COMMISSIONER:- You say Mr. Peacock owed you £298, for business done? – For business done.
Then, how are you a creditor of his for £345, 10s ? – That is rather over-stated, from not having the accounts.
Did Mr. Peacock pay to you £345, 10s out of the money he received in London? – I do not think I have received so much.
COMMISSIONER:- Well, then I think you had better make your schedule as you ought to do. It appears to me that you have had a great deal more to do with Mr. Peacock than you ought. It is quite clear that the money you received from Peacock belonged to Miss Swaddle. Now, why have you not made her a creditor?
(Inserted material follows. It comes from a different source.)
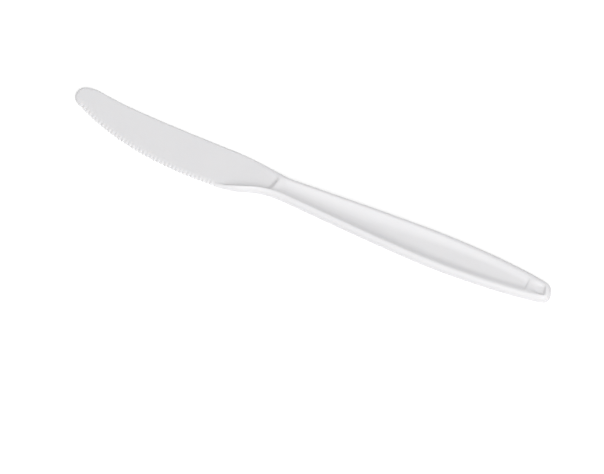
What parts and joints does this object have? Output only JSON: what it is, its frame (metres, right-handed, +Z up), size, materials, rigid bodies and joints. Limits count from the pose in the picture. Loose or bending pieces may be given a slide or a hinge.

Insolvent:- I wanted to do so: but Messrs Marshall thought it was not necessary. COMMISSIONER:- I adjourn the case to next circuit, to serve Miss Swaddle, and to amend the transactions under the will.
Mr. DOWSE:- Miss. Swaddle wants to know where the gold watch and chain are? – It is disputed whose property they are.
But where are they? – In the possession of a friend of mine.
What is his name? – He lives in London.
COMMISSIONER:-. London is a large place.
Mr. DOWSE:- Is the watch in the hands of a friend who keeps a shop? – It is.
Commonly called and “Uncle”? – Yes.
Where is the pawn ticket? – I have not it by me.
COMMISSIONER:- Did you pawn your watch? – I did.
Is that a specific legacy under the will? – It was left to a Mr. Gibson. The will was afterwards torn; but he claims to watch.
You pawned it? – I did, when we run short of cash.
Mr. DOWSE:-. When your schedule is in a complete state, we shall be able to discuss these matters much better.
Insolvent:- I have here the probate of the will.
Mr. DOWSE:- You had better hand it into court; and perhaps you would be kind enough to file your books, to show the state of your affairs. We must not have these wholesale robberies of poor people.
The COMMISSIONER:- We must have a proper schedule.
Insolvent:-. I was anxious to do so.
Mr. DOWSE:- You must make mention of all the property Miss Swaddle was entitled to. There were an Austrian, a Neapolitan, and other bonds.
Insolvent:- They were sold.
Mr. DOWSE:- Then say how they were sold, when you put them in.
The Court then adjourned till Monday.